Friday, February 13, 2015

The End, the Beginning

One year ago today, perhaps to the very hour, I felt my daughter kick inside me for the last time. Sometimes I wish I could go back to that night and savour it. Just soak in the magnificence of my big belly and the beautiful life inside.

We stayed up late even though the next day, Valentine's Day, was my last day of work before maternity leave. We were in a good mood, I remember. High on life - our family was about to be made complete. The next day was the final step toward parenthood - once maternity leave started, it was just a matter of days or weeks before our baby was here. We went to bed like any other night. Our lives as we knew them were over...we just didn't know it yet. Sometime between Haven's last kicks and the morning, she died.
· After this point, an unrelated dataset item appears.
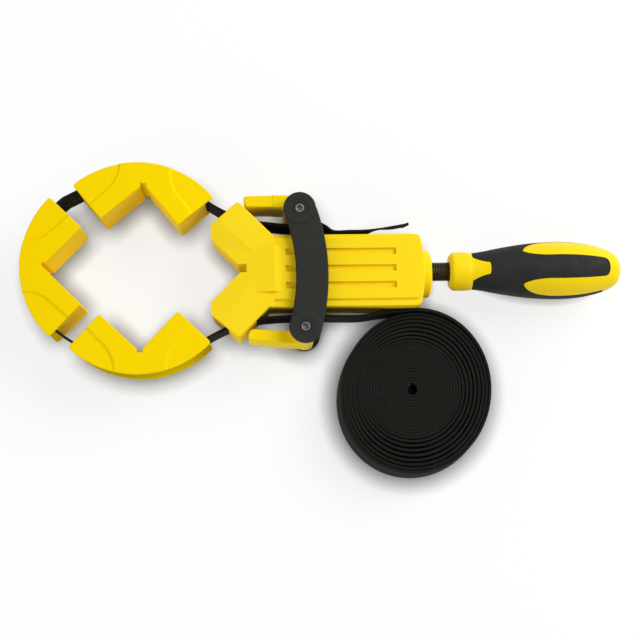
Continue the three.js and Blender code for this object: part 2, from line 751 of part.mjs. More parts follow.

I remember thinking the next morning that she must be sleeping in; usually she was pretty active in the morning. I even poked my belly a few times and said "wake up, sleepy-head." A coworker wanted to feel her move, but my belly felt soft. I was having Braxton Hicks contractions all morning, which felt sometimes like she was stretching inside me, so it wasn't until I returned from my farewell lunch that it dawned on me that she hadn't kicked yet that day.

I called Danny and waited for him to pick me up from work - I was distracted and a bit worried, but the possibility that she was gone didn't fully sink in. Someone handed me a big gift on the way out - they had missed my baby shower a few days before. It would sit in the back seat of our car with the car seat while I laboured to bring Haven into the world, silent.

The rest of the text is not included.